The average computation time of each algorithm on DDMOP1 to DDMOP7 over ten independent runs is displayed in Table 2. It can be observed that the computation time of all the compared algorithms on each test problem is similar, which is attributed to the computationally expensive properties of the proposed problems. To be more specific, NSGA-II has achieved the shortest computation time since it is a model-free algorithm, followed by CSEA, K-RVEA, and ParEGO. Meanwhile, CSEA has achieved the similar results with K-RVEA; in contrast, ParEGO has spent the most computation time on each problem, which may be attributed to the increasing scale of the training set. Note that in ParEGO, all the newly evaluated solutions are merged to the dataset for training the Kriging model; by contrast, K-RVEA maintains a constant number of samples for training the model.

Table 2 The average computation time of all the compared algorithms on each test problem


In this work, we have proposed a repository of real-world datasets for data-driven EMO. We first give the prosperities of these real-world problems and their approximate Pareto optimal fronts. Then, the performance of four popular algorithms, including three data-driven EMO algorithm and a model-free EMO algorithm, is analyzed. From the perspective of problem properties, the proposed repository of real-world datasets has covered different problems with different irregular/regular Pareto optimal fronts. Besides, the problem complexities of the problems are different, which can be observed from Table 1.
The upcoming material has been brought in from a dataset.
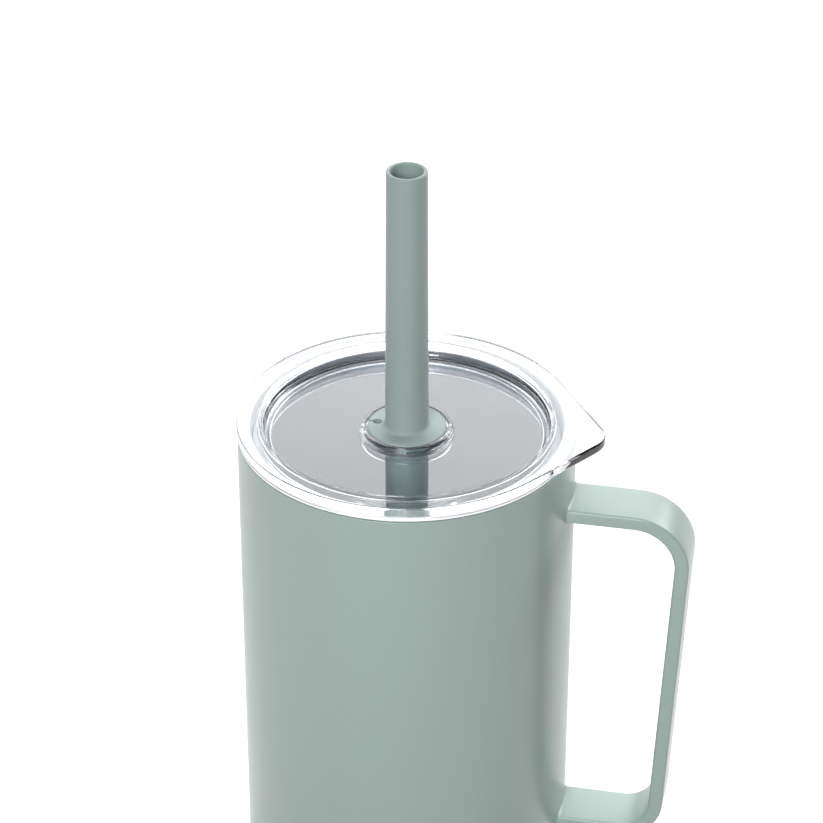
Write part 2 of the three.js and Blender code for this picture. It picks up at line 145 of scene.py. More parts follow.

This repository has been used as the benchmark test problems for IEEE Congress on Evolutionary Computation 2019 “Online Data-Driven Multi-Objective Optimization Competition”. The motivation of proposing this repository is to promote the research in data-driven multiobjective optimization, in terms of both algorithm design and application of these algorithms to real-world problems. Furthermore, this repository could provide a new benchmark test suite for examining the performance of existing data-driven EMO algorithms on real-world problems.